Christian spirituality integrates all dimensions of the person's life and is linked to social, cultural, environmental and historical conditions of societies and their value systems. Underlining the relational aspects of spirituality, four dimensions of it have to be emphasised: 

Essentially all these dimensions are interlinked so that one cannot develop in accordance with ones own nature without the others. This means that a spirituality that speaks only about the individual, or which believes the individual is the only basis for spirituality, must be questioned. All dimensions must be equally valued as it is the case in so many social, cultural and religious traditions that value life in community higher than the dominant western culture.

Christians in various church traditions embrace a spirituality of life in community and of combating evil in confronting the powers of death.
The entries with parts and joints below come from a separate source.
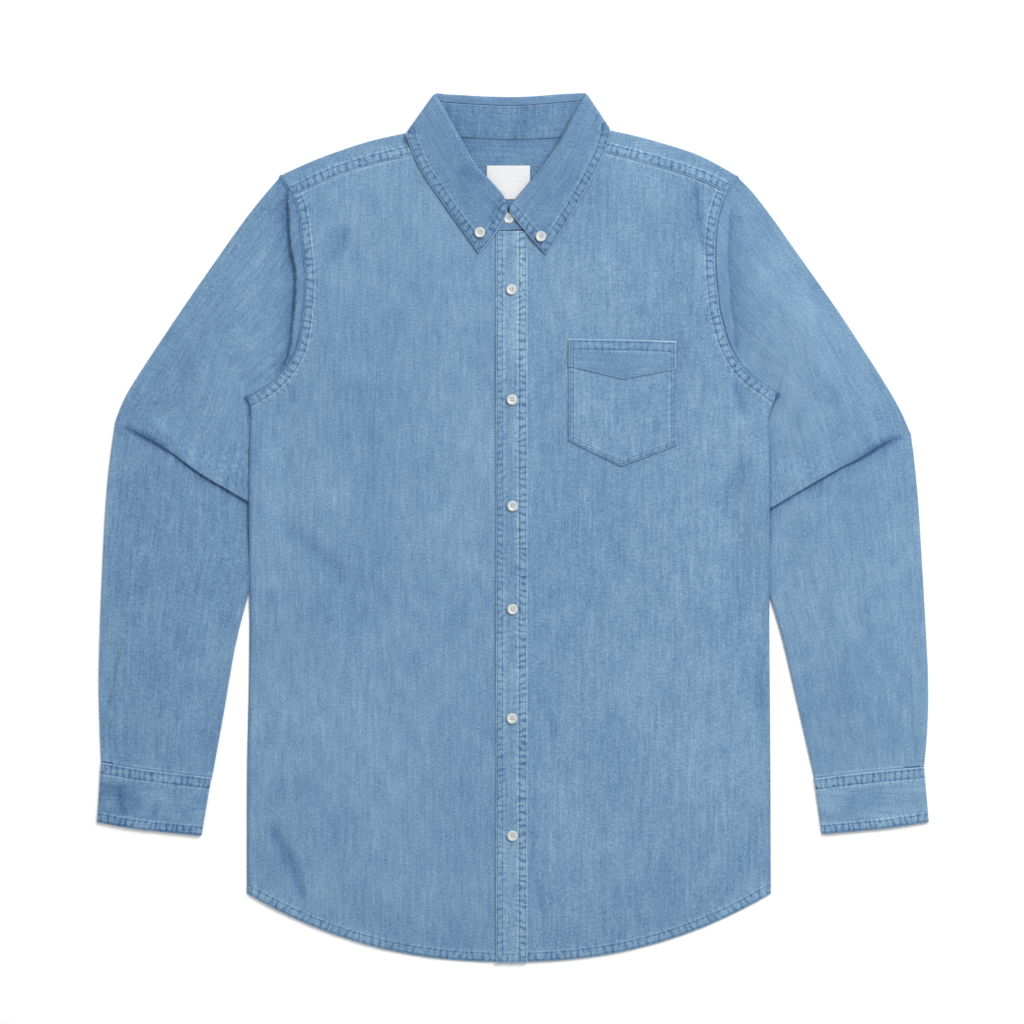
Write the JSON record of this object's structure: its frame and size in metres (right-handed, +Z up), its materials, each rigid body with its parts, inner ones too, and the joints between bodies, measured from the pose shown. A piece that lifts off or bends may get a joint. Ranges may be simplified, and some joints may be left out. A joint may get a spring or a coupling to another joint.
{
  "type": "denim shirt laid flat",
  "caption": "Button-down collar denim shirt laid flat on its back, long sleeves bent slightly at the elbow, full placket, pointed chest pocket and curved hem.",
  "frame": {"origin": "on the surface that the shirt lies on, under the middle of its outline", "axes": "+Y up the shirt to the collar, +X across it to the wearer's left, +Z up from the surface, out of the fronts"},
  "size_m": [0.8312, 0.8689, 0.0103],
  "materials": {
    "denim": "light-blue washed lightweight denim, matt, with pale slubs and puckered seams",
    "tape": "plain white woven label",
    "button": "pearly white, four holes"
  },
  "bodies": {
    "root": {"back": "denim", "yoke": "denim", "front_right": "denim", "front_left": "denim", "sleeve_right": "denim", "sleeve_left": "denim", "cuff_right": "denim", "cuff_left": "denim", "placket": "denim", "pocket": "denim", "pocket_band": "denim", "collar_band": "denim", "collar_leaf": "denim", "label": "tape", "button_neck": "button", "button_front_1": "button", "button_front_2": "button", "button_front_3": "button", "button_front_4": "button", "button_front_5": "button", "button_front_6": "button", "button_collar_right": "button", "button_collar_left": "button"}
  },
  "joints": []
}
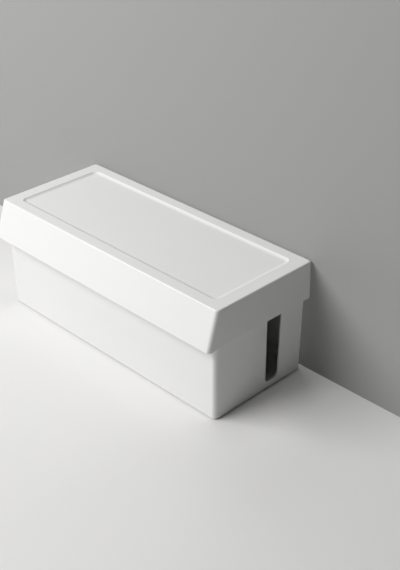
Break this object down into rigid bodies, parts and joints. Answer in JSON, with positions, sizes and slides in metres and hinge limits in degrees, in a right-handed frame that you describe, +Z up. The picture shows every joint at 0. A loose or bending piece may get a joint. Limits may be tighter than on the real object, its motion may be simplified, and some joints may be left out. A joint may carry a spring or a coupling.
{
  "type": "cable management box",
  "caption": "White moulded box that hides a power strip and its spare cord, with cord slots in its ends and a lift-off lid with a shallow tray on top.",
  "frame": {"origin": "on the surface that the box stands on, under the middle of its outline", "axes": "+X along the box's length to its right end, -Y to the front with the leaning skirt, +Z up"},
  "size_m": [0.3166, 0.141, 0.1237],
  "materials": {
    "tub_plastic": "white injection-moulded plastic, polished mould, light satin gloss",
    "lid_plastic": "white injection-moulded plastic, polished mould, light satin gloss",
    "foot_rubber": "soft grey anti-slip rubber, matt"
  },
  "bodies": {
    "box": {"tub": "tub_plastic", "foot_front_left": "foot_rubber", "foot_front_right": "foot_rubber", "foot_back_left": "foot_rubber", "foot_back_right": "foot_rubber"},
    "cover": {"lid": "lid_plastic"}
  },
  "joints": [
    {"name": "lid_lift", "type": "slide", "parent": "box", "child": "cover", "axis": [0, 0, 1], "range_m": [0, 0.08]}
  ]
}
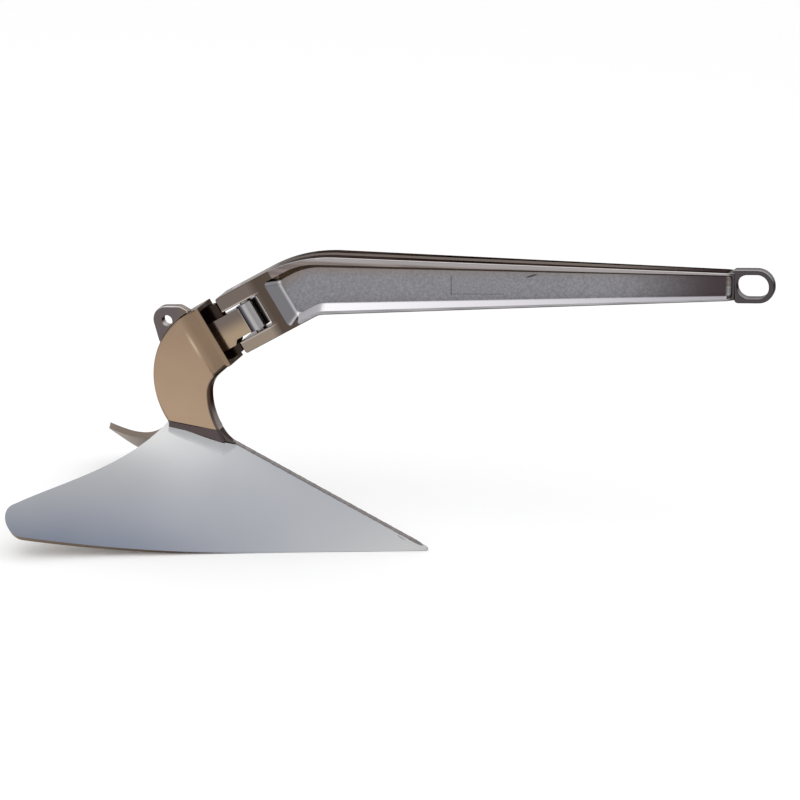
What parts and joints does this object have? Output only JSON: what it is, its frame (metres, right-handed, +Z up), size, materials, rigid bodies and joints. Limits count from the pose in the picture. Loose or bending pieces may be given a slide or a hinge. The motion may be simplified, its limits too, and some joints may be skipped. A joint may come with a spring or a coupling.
{
  "type": "plough anchor",
  "caption": "Hinged plough anchor in polished stainless steel: curved plough flukes, cast horn with tripping eye, and an I-section shank that swings on a pin.",
  "frame": {"origin": "middle of the anchor's length and width, on the surface it stands on", "axes": "+X forward, from the plough's wings to the shackle eye; +Y to the port wing; +Z up"},
  "size_m": [0.9632, 0.3974, 0.4237],
  "materials": {
    "polished_steel": "polished cast stainless steel",
    "satin_steel": "satin-polished stainless steel plate",
    "cast_ballast": "as cast"
  },
  "bodies": {
    "plough": {"horn": "polished_steel", "fluke_port": "satin_steel", "fluke_starboard": "satin_steel", "toe_weight": "cast_ballast"},
    "swinging_shank": {"shank": "polished_steel", "hinge_pin": "polished_steel"}
  },
  "joints": [
    {"name": "shank_swing", "type": "hinge", "parent": "plough", "child": "swinging_shank", "pos_m": [-0.20429, 0, 0.298], "axis": [-0.5299, 0, 0.848], "range_deg": [-70, 70]}
  ]
}
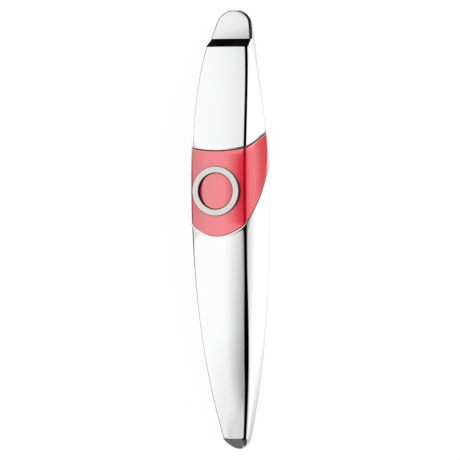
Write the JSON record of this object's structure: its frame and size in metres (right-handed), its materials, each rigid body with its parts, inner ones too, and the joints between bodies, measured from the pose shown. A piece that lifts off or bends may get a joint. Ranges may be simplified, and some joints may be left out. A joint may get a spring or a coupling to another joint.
{
  "type": "heated eye massager wand",
  "caption": "Slim battery wand with a heated metal tip and vibration motor, a coloured grip band with a round push button, and a pull-off battery cover.",
  "frame": {"origin": "centre of the bounding box's base, on the table that the wand's back rests on", "axes": "+X along the wand to the heated head, +Z out of the button face, the wand symmetric about Y = 0 outside"},
  "size_m": [0.14, 0.0226, 0.0252],
  "materials": {
    "chrome_shell": "bright chrome plating on moulded ABS",
    "red_band": "gloss translucent-look coral red",
    "red_button": "gloss coral red",
    "bezel": "satin silver",
    "heat_plate": "mirror-polished stainless steel",
    "black_trim": "satin black silicone",
    "seal": "matte dark grey",
    "white_moulding": "satin white moulding",
    "cell_jacket": "printed jacket, plain",
    "contact_metal": "nickel-plated spring brass",
    "spring_steel": "bright wire",
    "board_green": "solder mask",
    "component_black": "matte black",
    "ferrite": "matte dark grey",
    "screw_steel": "zinc plated",
    "motor_steel": "drawn steel",
    "weight_metal": "sintered",
    "boot_rubber": "matte",
    "lead_jacket": "silicone jacket",
    "film_amber": "polyimide",
    "glass_bead": "glass-coated bead"
  },
  "bodies": {
    "root": {"upper_shell": "chrome_shell", "grip_band": "red_band", "lower_seal": "seal", "upper_seal": "seal", "neck_collar": "black_trim", "head_plate": "heat_plate", "button_bezel": "bezel", "coupling_sleeve": "white_moulding", "chassis": "white_moulding", "battery_cell": "cell_jacket", "contact_spring": "spring_steel", "spring_plate": "contact_metal", "nub_plate": "contact_metal", "negative_strip": "contact_metal", "circuit_board": "board_green", "switch_body": "component_black", "control_chips": "component_black", "boost_inductor": "ferrite", "board_screws": "screw_steel", "sleeve_screws": "screw_steel", "motor_can": "motor_steel", "motor_boot": "boot_rubber", "motor_leads": "lead_jacket", "heater_leads": "lead_jacket", "heater_film": "film_amber", "insulation_pad": "black_trim", "thermistor": "glass_bead"},
    "battery_cover": {"lower_shell": "chrome_shell"},
    "button": {"button_cap": "red_button", "switch_plunger": "white_moulding"},
    "rotor": {"motor_shaft": "spring_steel", "eccentric_weight": "weight_metal"}
  },
  "joints": [
    {"name": "button_press", "type": "slide", "parent": "root", "child": "button", "axis": [0, 0, -1], "range_m": [0, 0.0006], "stiffness_N_per_m": 1000, "springref_m": -0.0004},
    {"name": "cover_slide", "type": "slide", "parent": "root", "child": "battery_cover", "axis": [-1, 0, 0], "range_m": [0, 0.078]},
    {"name": "motor_spin", "type": "hinge", "parent": "root", "child": "rotor", "pos_m": [0.052, 0, 0.0113], "axis": [1, 0, 0], "continuous": true}
  ]
}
They stand against powers, be they economic, political, cultural or social, which deny to human beings, and the rest of creation, the possibilities of living a spiritual, life. By extension, structures which break down the basic nature of fellowship of humankind and nature must also be named and opposed.

  • God is about the relationship to the transcendental.
  • Spirituality is about inner personal development.
  • Fellowship is about the relationship to other human beings and humankind.
  • Nature is about the relationship to the rest of creation.